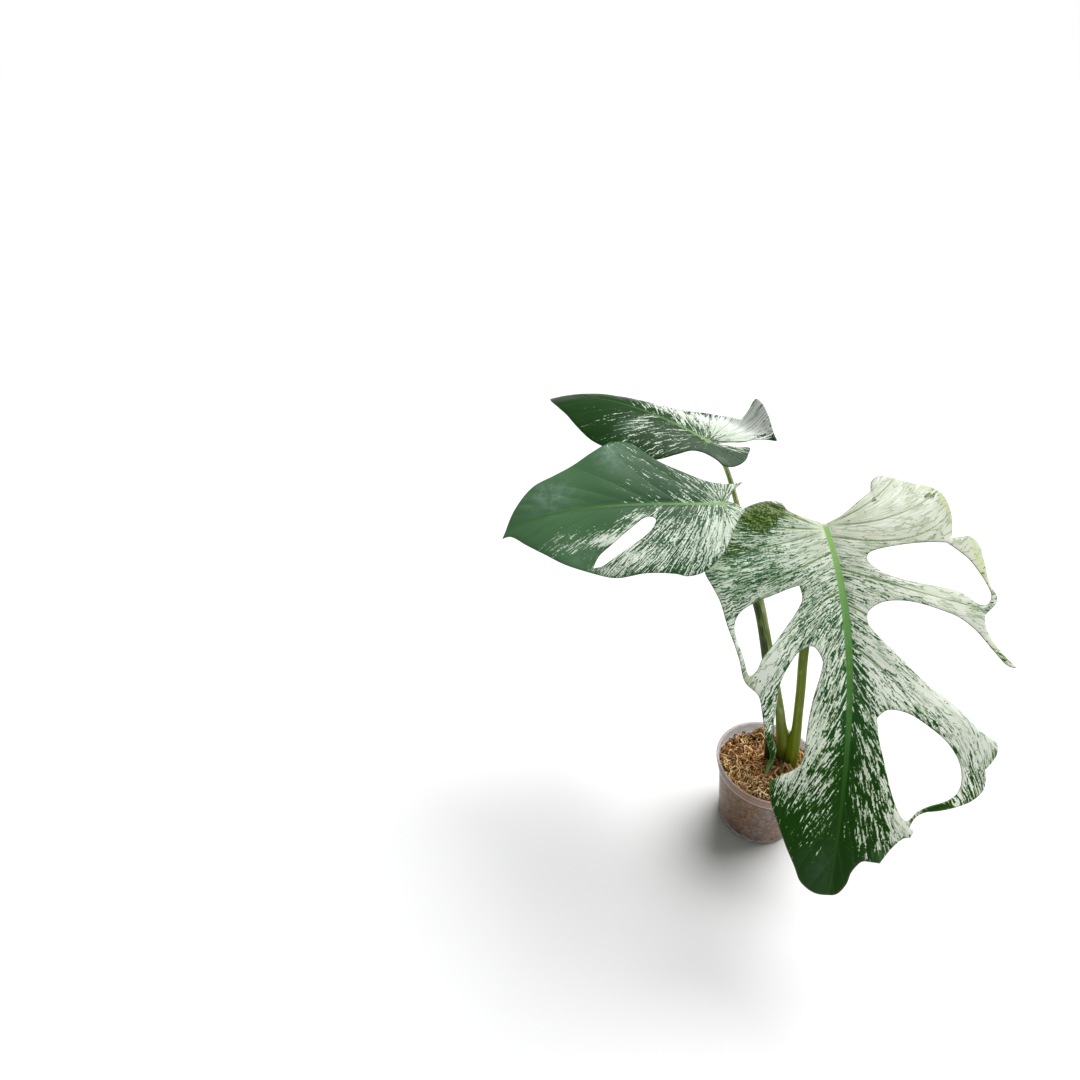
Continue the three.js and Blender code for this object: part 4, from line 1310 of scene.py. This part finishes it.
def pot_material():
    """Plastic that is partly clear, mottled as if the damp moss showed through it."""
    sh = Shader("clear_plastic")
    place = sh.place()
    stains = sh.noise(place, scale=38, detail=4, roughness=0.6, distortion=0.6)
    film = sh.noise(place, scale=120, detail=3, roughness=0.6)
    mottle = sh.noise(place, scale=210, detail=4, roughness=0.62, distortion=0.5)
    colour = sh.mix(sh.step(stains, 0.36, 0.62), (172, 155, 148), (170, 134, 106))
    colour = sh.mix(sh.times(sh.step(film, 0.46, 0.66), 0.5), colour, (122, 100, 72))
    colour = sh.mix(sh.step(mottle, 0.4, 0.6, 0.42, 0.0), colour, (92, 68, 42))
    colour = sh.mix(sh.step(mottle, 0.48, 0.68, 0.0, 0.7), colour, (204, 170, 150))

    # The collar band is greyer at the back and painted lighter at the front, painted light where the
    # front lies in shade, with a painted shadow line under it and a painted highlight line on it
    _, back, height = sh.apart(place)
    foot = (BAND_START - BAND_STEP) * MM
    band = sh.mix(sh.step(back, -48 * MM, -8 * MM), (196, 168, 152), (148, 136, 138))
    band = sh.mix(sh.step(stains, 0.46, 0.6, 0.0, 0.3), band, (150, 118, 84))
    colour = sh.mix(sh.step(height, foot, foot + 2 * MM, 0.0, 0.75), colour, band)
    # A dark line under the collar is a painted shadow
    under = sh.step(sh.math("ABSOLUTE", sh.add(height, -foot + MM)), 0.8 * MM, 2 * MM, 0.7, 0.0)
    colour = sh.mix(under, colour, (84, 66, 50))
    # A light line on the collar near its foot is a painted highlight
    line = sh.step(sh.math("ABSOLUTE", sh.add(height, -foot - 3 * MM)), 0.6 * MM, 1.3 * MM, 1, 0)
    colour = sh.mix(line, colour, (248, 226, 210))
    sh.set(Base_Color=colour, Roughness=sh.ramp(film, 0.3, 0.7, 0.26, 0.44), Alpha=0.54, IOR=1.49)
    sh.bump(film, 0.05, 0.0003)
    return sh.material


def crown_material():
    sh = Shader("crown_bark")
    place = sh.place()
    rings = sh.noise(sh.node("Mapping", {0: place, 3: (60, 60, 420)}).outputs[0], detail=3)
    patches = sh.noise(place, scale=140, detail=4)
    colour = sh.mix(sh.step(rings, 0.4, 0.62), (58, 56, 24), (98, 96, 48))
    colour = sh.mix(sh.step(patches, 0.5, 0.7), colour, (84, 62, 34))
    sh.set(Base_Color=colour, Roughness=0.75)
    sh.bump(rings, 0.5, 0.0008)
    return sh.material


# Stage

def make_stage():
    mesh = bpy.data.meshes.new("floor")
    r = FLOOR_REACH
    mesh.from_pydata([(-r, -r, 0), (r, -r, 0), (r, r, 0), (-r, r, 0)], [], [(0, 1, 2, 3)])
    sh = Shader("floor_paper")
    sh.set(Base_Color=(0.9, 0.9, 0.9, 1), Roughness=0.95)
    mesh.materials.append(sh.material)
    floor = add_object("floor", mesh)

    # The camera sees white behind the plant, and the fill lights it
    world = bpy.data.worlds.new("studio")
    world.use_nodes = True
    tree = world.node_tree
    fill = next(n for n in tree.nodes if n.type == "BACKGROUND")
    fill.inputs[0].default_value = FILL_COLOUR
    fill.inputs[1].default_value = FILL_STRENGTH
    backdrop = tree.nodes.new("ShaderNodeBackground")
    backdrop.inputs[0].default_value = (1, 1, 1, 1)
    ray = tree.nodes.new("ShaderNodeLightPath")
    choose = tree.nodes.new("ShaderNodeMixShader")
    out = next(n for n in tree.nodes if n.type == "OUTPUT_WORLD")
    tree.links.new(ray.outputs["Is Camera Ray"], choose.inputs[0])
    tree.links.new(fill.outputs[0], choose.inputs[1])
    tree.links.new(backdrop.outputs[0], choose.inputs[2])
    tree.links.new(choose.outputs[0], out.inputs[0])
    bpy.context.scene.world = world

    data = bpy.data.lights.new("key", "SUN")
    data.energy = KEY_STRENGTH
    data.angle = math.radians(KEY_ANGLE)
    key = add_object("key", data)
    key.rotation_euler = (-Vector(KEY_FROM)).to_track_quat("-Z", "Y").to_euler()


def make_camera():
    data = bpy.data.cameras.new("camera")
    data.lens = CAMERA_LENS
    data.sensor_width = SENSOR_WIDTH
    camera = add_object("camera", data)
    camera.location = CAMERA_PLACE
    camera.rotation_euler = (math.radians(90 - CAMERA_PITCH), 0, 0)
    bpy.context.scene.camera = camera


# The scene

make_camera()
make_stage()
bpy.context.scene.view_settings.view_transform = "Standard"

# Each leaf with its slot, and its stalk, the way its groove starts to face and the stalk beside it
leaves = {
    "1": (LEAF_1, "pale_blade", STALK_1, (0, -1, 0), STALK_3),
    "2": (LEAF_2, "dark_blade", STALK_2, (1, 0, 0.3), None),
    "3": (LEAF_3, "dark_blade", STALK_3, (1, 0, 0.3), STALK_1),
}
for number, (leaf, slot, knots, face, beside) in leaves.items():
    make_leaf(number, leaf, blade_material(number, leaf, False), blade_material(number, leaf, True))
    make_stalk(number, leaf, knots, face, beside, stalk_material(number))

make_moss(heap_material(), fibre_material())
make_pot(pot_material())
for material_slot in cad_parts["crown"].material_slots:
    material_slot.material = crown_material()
________________________________________
Task description:
Copy out the whole listing exactly.

Correct answer:
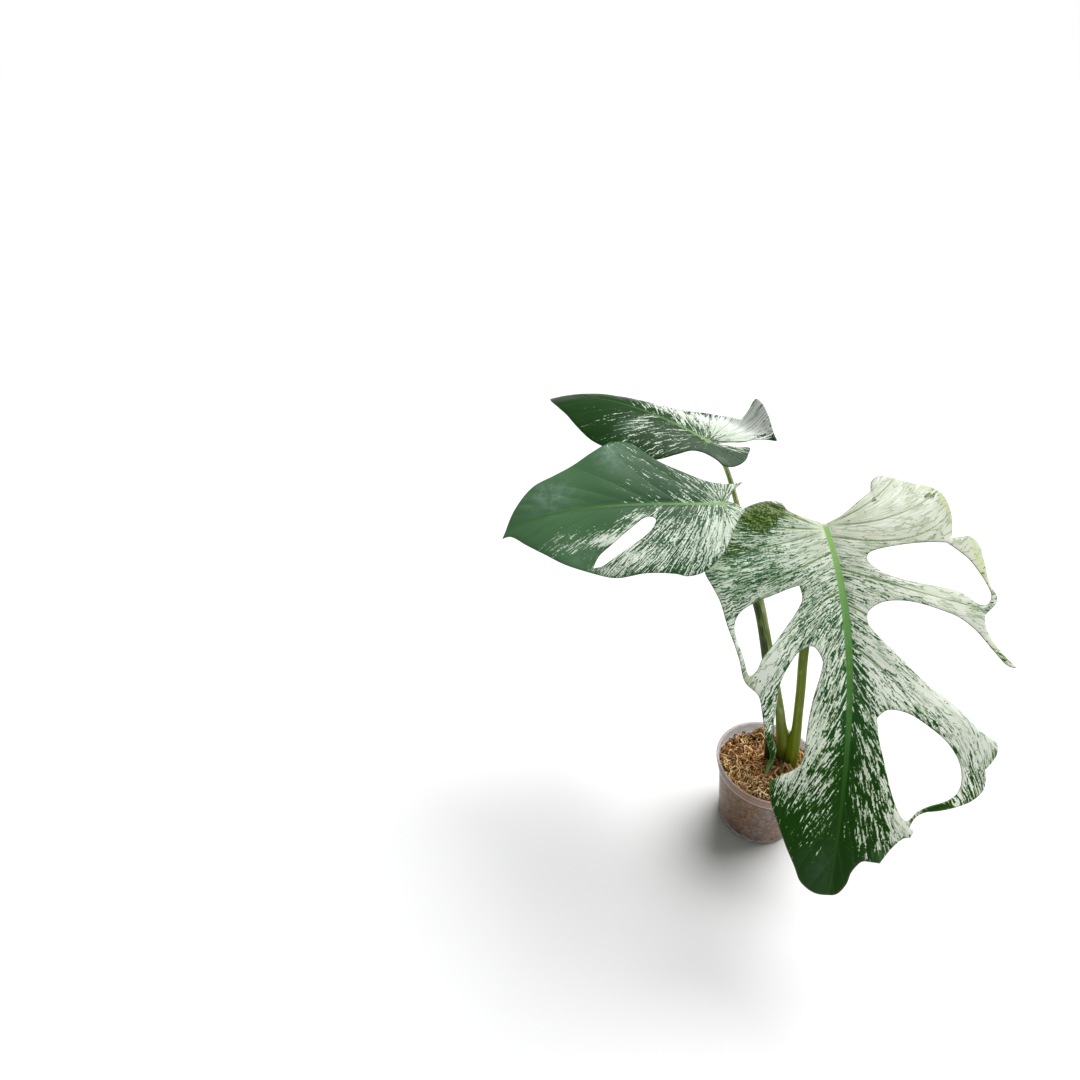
Continue the three.js and Blender code for this object: part 4, from line 1310 of scene.py. This part finishes it.
def pot_material():
    """Plastic that is partly clear, mottled as if the damp moss showed through it."""
    sh = Shader("clear_plastic")
    place = sh.place()
    stains = sh.noise(place, scale=38, detail=4, roughness=0.6, distortion=0.6)
    film = sh.noise(place, scale=120, detail=3, roughness=0.6)
    mottle = sh.noise(place, scale=210, detail=4, roughness=0.62, distortion=0.5)
    colour = sh.mix(sh.step(stains, 0.36, 0.62), (172, 155, 148), (170, 134, 106))
    colour = sh.mix(sh.times(sh.step(film, 0.46, 0.66), 0.5), colour, (122, 100, 72))
    colour = sh.mix(sh.step(mottle, 0.4, 0.6, 0.42, 0.0), colour, (92, 68, 42))
    colour = sh.mix(sh.step(mottle, 0.48, 0.68, 0.0, 0.7), colour, (204, 170, 150))

    # The collar band is greyer at the back and painted lighter at the front, painted light where the
    # front lies in shade, with a painted shadow line under it and a painted highlight line on it
    _, back, height = sh.apart(place)
    foot = (BAND_START - BAND_STEP) * MM
    band = sh.mix(sh.step(back, -48 * MM, -8 * MM), (196, 168, 152), (148, 136, 138))
    band = sh.mix(sh.step(stains, 0.46, 0.6, 0.0, 0.3), band, (150, 118, 84))
    colour = sh.mix(sh.step(height, foot, foot + 2 * MM, 0.0, 0.75), colour, band)
    # A dark line under the collar is a painted shadow
    under = sh.step(sh.math("ABSOLUTE", sh.add(height, -foot + MM)), 0.8 * MM, 2 * MM, 0.7, 0.0)
    colour = sh.mix(under, colour, (84, 66, 50))
    # A light line on the collar near its foot is a painted highlight
    line = sh.step(sh.math("ABSOLUTE", sh.add(height, -foot - 3 * MM)), 0.6 * MM, 1.3 * MM, 1, 0)
    colour = sh.mix(line, colour, (248, 226, 210))
    sh.set(Base_Color=colour, Roughness=sh.ramp(film, 0.3, 0.7, 0.26, 0.44), Alpha=0.54, IOR=1.49)
    sh.bump(film, 0.05, 0.0003)
    return sh.material


def crown_material():
    sh = Shader("crown_bark")
    place = sh.place()
    rings = sh.noise(sh.node("Mapping", {0: place, 3: (60, 60, 420)}).outputs[0], detail=3)
    patches = sh.noise(place, scale=140, detail=4)
    colour = sh.mix(sh.step(rings, 0.4, 0.62), (58, 56, 24), (98, 96, 48))
    colour = sh.mix(sh.step(patches, 0.5, 0.7), colour, (84, 62, 34))
    sh.set(Base_Color=colour, Roughness=0.75)
    sh.bump(rings, 0.5, 0.0008)
    return sh.material


# Stage

def make_stage():
    mesh = bpy.data.meshes.new("floor")
    r = FLOOR_REACH
    mesh.from_pydata([(-r, -r, 0), (r, -r, 0), (r, r, 0), (-r, r, 0)], [], [(0, 1, 2, 3)])
    sh = Shader("floor_paper")
    sh.set(Base_Color=(0.9, 0.9, 0.9, 1), Roughness=0.95)
    mesh.materials.append(sh.material)
    floor = add_object("floor", mesh)

    # The camera sees white behind the plant, and the fill lights it
    world = bpy.data.worlds.new("studio")
    world.use_nodes = True
    tree = world.node_tree
    fill = next(n for n in tree.nodes if n.type == "BACKGROUND")
    fill.inputs[0].default_value = FILL_COLOUR
    fill.inputs[1].default_value = FILL_STRENGTH
    backdrop = tree.nodes.new("ShaderNodeBackground")
    backdrop.inputs[0].default_value = (1, 1, 1, 1)
    ray = tree.nodes.new("ShaderNodeLightPath")
    choose = tree.nodes.new("ShaderNodeMixShader")
    out = next(n for n in tree.nodes if n.type == "OUTPUT_WORLD")
    tree.links.new(ray.outputs["Is Camera Ray"], choose.inputs[0])
    tree.links.new(fill.outputs[0], choose.inputs[1])
    tree.links.new(backdrop.outputs[0], choose.inputs[2])
    tree.links.new(choose.outputs[0], out.inputs[0])
    bpy.context.scene.world = world

    data = bpy.data.lights.new("key", "SUN")
    data.energy = KEY_STRENGTH
    data.angle = math.radians(KEY_ANGLE)
    key = add_object("key", data)
    key.rotation_euler = (-Vector(KEY_FROM)).to_track_quat("-Z", "Y").to_euler()


def make_camera():
    data = bpy.data.cameras.new("camera")
    data.lens = CAMERA_LENS
    data.sensor_width = SENSOR_WIDTH
    camera = add_object("camera", data)
    camera.location = CAMERA_PLACE
    camera.rotation_euler = (math.radians(90 - CAMERA_PITCH), 0, 0)
    bpy.context.scene.camera = camera


# The scene

make_camera()
make_stage()
bpy.context.scene.view_settings.view_transform = "Standard"

# Each leaf with its slot, and its stalk, the way its groove starts to face and the stalk beside it
leaves = {
    "1": (LEAF_1, "pale_blade", STALK_1, (0, -1, 0), STALK_3),
    "2": (LEAF_2, "dark_blade", STALK_2, (1, 0, 0.3), None),
    "3": (LEAF_3, "dark_blade", STALK_3, (1, 0, 0.3), STALK_1),
}
for number, (leaf, slot, knots, face, beside) in leaves.items():
    make_leaf(number, leaf, blade_material(number, leaf, False), blade_material(number, leaf, True))
    make_stalk(number, leaf, knots, face, beside, stalk_material(number))

make_moss(heap_material(), fibre_material())
make_pot(pot_material())
for material_slot in cad_parts["crown"].material_slots:
    material_slot.material = crown_material()